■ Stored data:
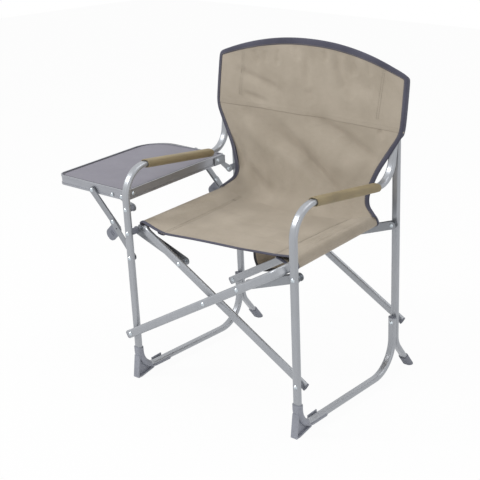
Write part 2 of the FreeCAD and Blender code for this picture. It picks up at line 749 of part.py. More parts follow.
def cross_hardware():
    """Centre pivots, and the rivets that hold the links to the diagonals."""
    half = S.tube_thin / 2
    middle = (0, S.low_pivot_w + CROSS_LOW * sine(S.cross_angle))
    centre = []
    rings = []
    for fore, rear in ((FORE_FRONT_Y, REAR_FRONT_Y), (FORE_REAR_Y, REAR_REAR_Y)):
        centre.append(rivet(middle, fore - half, rear + half + S.free_gap))
        rings.append(spacer(middle, fore + half, rear - half - S.free_gap))
    group("centre_bolts", centre)
    fore_spot, rear_spot = diagonal(CROSS_LINK, LEFT), diagonal(CROSS_LINK, RIGHT)
    near, far = LEG_FACE_Y + S.free_gap, REAR_LINK_Y
    group("front_cross_spacers", rings + [
        spacer(fore_spot, FORE_FRONT_Y + half, near - S.free_gap),
    ])
    group("front_cross_rivets", [
        rivet(fore_spot, FORE_FRONT_Y - half, near - S.free_gap, rear_head=False),
        rivet(fore_spot, FORE_REAR_Y - half, far - S.free_gap, rear_head=False),
    ])
    group("rear_cross_rivets", [
        rivet(rear_spot, REAR_FRONT_Y - half, LEFT_LINK_Y - S.free_gap, rear_head=False),
        rivet(rear_spot, far + S.link_deep + S.free_gap, REAR_REAR_Y + half, front_head=False),
    ])
    group("rear_cross_spacers", [
        spacer(rear_spot, far + S.link_deep + S.free_gap, REAR_REAR_Y - half),
        spacer(rear_spot, REAR_FRONT_Y + half, LEFT_LINK_Y - S.free_gap),
    ])
    for name, spot, front in (
        ("right_front", fore_spot, near), ("right_rear", fore_spot, far),
        ("left_front", rear_spot, LEFT_LINK_Y), ("left_rear", rear_spot, far),
    ):
        inward = name == "left_rear"
        ends = front, front + S.link_deep
        group(f"{name}_link_rivet", [rivet(spot, *ends, rear_head=not inward, front_head=inward)])


# ---------------------------------------------------------------- side table


def table_outline(inset):
    """The table's rounded outline, drawn in by the inset all round."""
    near, far = -S.table_in_x - inset, -S.table_out_x + inset
    front, rear, back = S.table_front_y + inset, S.table_rear_y - inset, S.table_back_y - inset

    def corner(x, y, radius):
        return (x, y, radius - inset) if radius.value > inset.value else (x, y)

    return [
        corner(near, front, S.hinge_corner), corner(near, rear, S.hinge_corner),
        corner(far, back, S.rear_corner), corner(far, front, S.front_corner),
    ]


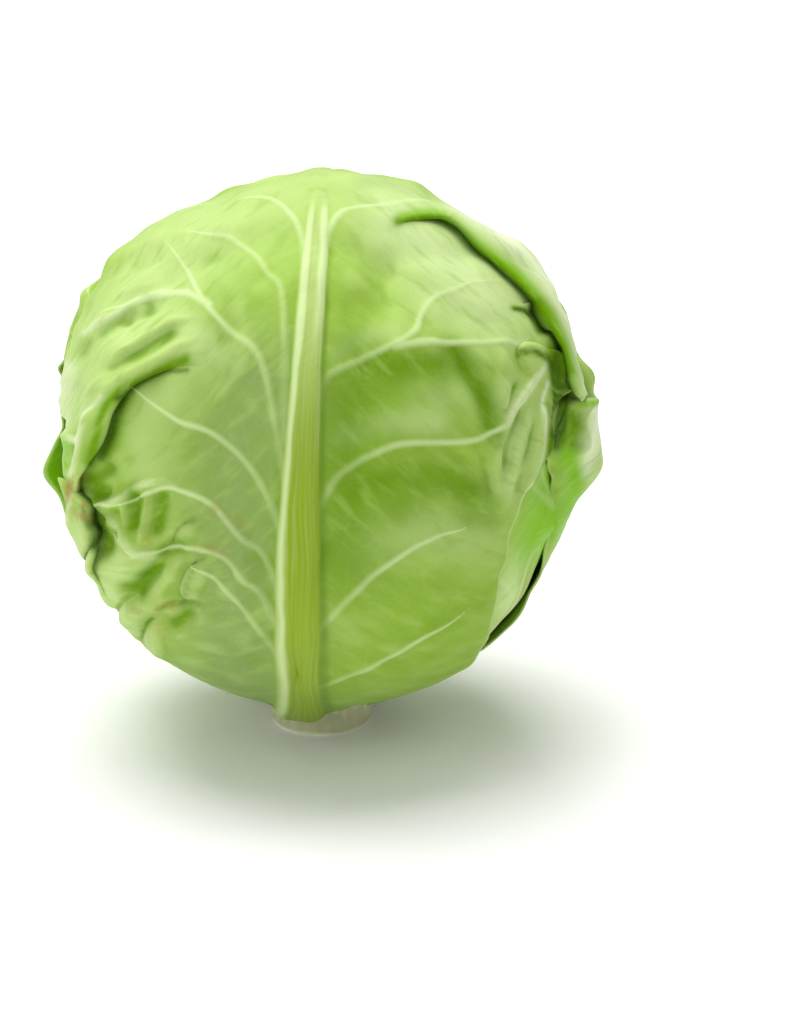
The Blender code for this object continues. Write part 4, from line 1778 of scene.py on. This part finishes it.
SEEN_FOLDS = [
    Fold([(376, 236), (406, 224), (440, 224), (480, 255), (516, 289), (543, 323), (559, 358), (568, 398)],
         lap=0.0060, rise=0.0036, opens_over=0.27),
    Fold([(224, 370), (180, 366), (144, 378), (120, 402), (108, 436), (84, 474), (66, 486)], side=Side.RIGHT,
         lap=0.0064, rise=0.0040, opens_over=0.32),
    Fold([(128, 622), (110, 586), (106, 556), (104, 528), (90, 502), (74, 488)],
         lap=0.0056, rise=0.0036, opens_over=0.40),
    Fold([(510, 308), (522, 310), (532, 314), (541, 322), (549, 333)], side=Side.RIGHT,
         lap=0.0026, rise=0.0016, opens_over=0.4, closes_over=0.2, size=0.35),
    Fold([(512, 358), (519, 352), (530, 351), (541, 355), (552, 363), (563, 378)], side=Side.RIGHT,
         lap=0.0040, rise=0.0026, opens_over=0.3, closes_over=0.15, size=0.45),
    Fold([(205, 555), (194, 569), (188, 585), (184, 604)],
         lap=0.0030, rise=0.0018, opens_over=0.4, closes_over=0.3, size=0.4),
    Fold([(196, 517), (181, 528), (172, 543)],
         lap=0.0016, rise=0.0009, opens_over=0.5, closes_over=0.4, size=0.3),
]


def crests(rise: float, half_width: float, *paths: Places) -> list[Crease]:
    """Sharp crests of one height and width."""
    return [Crease(path, rise, half_width, True) for path in paths]


def hollows(depth: float, half_width: float, *paths: Places) -> list[Crease]:
    """Rounded hollows of one depth and width."""
    return [Crease(path, -depth, half_width) for path in paths]


def washes(wash: Wash, half_width: float, strength: float, *paths: Places) -> list[Stroke]:
    """Strokes of one colour, width and strength."""
    return [Stroke(wash, path, half_width, strength) for path in paths]


SEEN_CREASES = [
    # over the long fold on the left: pale crests with broad hollows between them
    *crests(0.0012, 5, [(84, 334), (100, 323), (122, 313), (143, 301), (163, 295), (188, 293)],
            [(50, 434), (66, 436), (84, 442)]),
    *crests(0.0017, 5, [(100, 372), (120, 355), (140, 343), (160, 331), (178, 321), (206, 319)],
            [(88, 414), (103, 393), (122, 379), (142, 367), (162, 357), (182, 346), (208, 336)],
            [(70, 482), (79, 458), (83, 440), (87, 422), (95, 402)]),
    *hollows(0.0011, 8, [(80, 368), (88, 345), (102, 331), (118, 321), (138, 310)],
             [(156, 294), (149, 310), (136, 324), (120, 334)]),
    *hollows(0.0015, 7,
             [(96, 386), (112, 369), (130, 358), (152, 348), (172, 335), (190, 320)],
             [(62, 436), (70, 418), (76, 396), (82, 380)]),
    *hollows(0.0012, 5, [(88, 420), (97, 402), (112, 388), (124, 380)], [(66, 474), (71, 455), (73, 438)]),
    *hollows(0.0024, 8, [(116, 460), (100, 474), (82, 482)], [(116, 494), (98, 490), (82, 484)]),
    # the star: crests that run together round sunken middles
    Crease([(84, 500), (104, 560), (150, 612)], 0.0020, 34),
    *crests(0.0022, 5.5, [(76, 486), (92, 495), (107, 503), (125, 496), (140, 486), (156, 481), (190, 486)],
            [(84, 490), (102, 505), (116, 520), (128, 536), (142, 550), (166, 560)],
            [(152, 480), (150, 505), (146, 524), (142, 552)]),
    *crests(0.0015, 4, [(125, 494), (127, 518), (128, 542)], [(72, 494), (72, 520), (77, 552), (84, 580)]),
    Crease([(82, 572), (108, 560), (134, 560), (156, 568)], 0.0022, 12),
    Crease([(146, 610), (160, 588), (170, 570), (182, 546)], 0.0018, 8),
    Crease([(120, 630), (134, 609), (152, 602), (178, 606)], 0.0020, 8),
    Crease([(154, 618), (159, 638), (162, 660)], 0.0014, 7),
    *hollows(0.0022, 8, [(84, 496), (98, 510), (110, 524)], [(98, 520), (110, 538), (116, 556)],
             [(165, 488), (160, 512), (154, 536)], [(141, 486), (137, 510), (134, 536)]),
    *hollows(0.0028, 9, [(170, 556), (152, 574), (136, 588), (128, 606)]),
    *hollows(0.0018, 6, [(114, 504), (120, 522), (121, 540)], [(188, 545), (170, 549), (158, 557)],
             [(200, 610), (184, 620), (168, 634)], [(126, 598), (118, 610), (110, 622)]),
    *hollows(0.0014, 3.5, [(156, 615), (145, 627), (140, 648)], [(202, 603), (180, 602), (158, 604)],
             [(92, 520), (96, 538), (91, 556), (92, 576)]),
    # right of the midrib, and the pleats that run to the right margin
    *hollows(0.0028, 9, [(448, 346), (468, 370), (482, 394), (489, 420), (489, 442)]),
    *crests(0.0009, 5, [(470, 345), (492, 368), (504, 395), (507, 420)]),
    *hollows(0.0010, 14, [(400, 480), (440, 482), (478, 504)], [(350, 368), (392, 376), (440, 372)],
             [(400, 520), (440, 512), (480, 520)]),
    Crease([(380, 306), (430, 346), (470, 372)], 0.0010, 14),
    Crease([(500, 346), (507, 376), (501, 404), (496, 430)], 0.0013, 8),
    Crease([(560, 300), (552, 280), (530, 252), (500, 234)], 0.0008, 6, True),
    *crests(0.0015, 5, [(544, 366), (525, 391), (512, 410), (502, 428), (488, 446)],
            [(530, 400), (522, 428), (514, 456), (509, 490)], [(499, 442), (496, 466), (499, 494)],
            [(546, 400), (538, 430), (534, 462), (524, 492)]),
    *hollows(0.0016, 5, [(516, 376), (509, 400), (501, 418)],
             [(524, 396), (515, 424), (506, 450), (503, 486)],
             [(538, 412), (530, 446), (522, 474), (513, 506)], [(482, 446), (486, 474), (491, 500)]),
    *hollows(0.0008, 8, [(456, 446), (470, 468), (478, 494)]),
    *hollows(0.0030, 7, [(556, 346), (560, 376), (562, 406), (556, 440)],
             [(530, 304), (538, 318), (547, 338)]),
    # fine pleats over the long fold on the left
    *crests(0.0005, 2.6, [(100, 350), (118, 338), (140, 325), (158, 316)],
            [(110, 362), (130, 349), (150, 338)], [(150, 354), (170, 347), (190, 341)],
            [(112, 300), (136, 290), (165, 282)], [(86, 396), (97, 382), (112, 372)],
            [(214, 352), (190, 352), (160, 361), (136, 374)]),
    # small slack in the quieter parts
    *hollows(0.0006, 9, [(230, 330), (214, 350), (196, 362)], [(186, 226), (206, 236), (232, 240)],
             [(122, 268), (148, 254), (170, 250)], [(360, 262), (382, 290), (396, 320)],
             [(176, 440), (150, 452), (126, 468)], [(240, 560), (214, 580), (196, 604)]),
]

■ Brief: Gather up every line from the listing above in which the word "this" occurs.

■ Task answer:
Write part 2 of the FreeCAD and Blender code for this picture. It picks up at line 749 of part.py. More parts follow.
The Blender code for this object continues. Write part 4, from line 1778 of scene.py on. This part finishes it.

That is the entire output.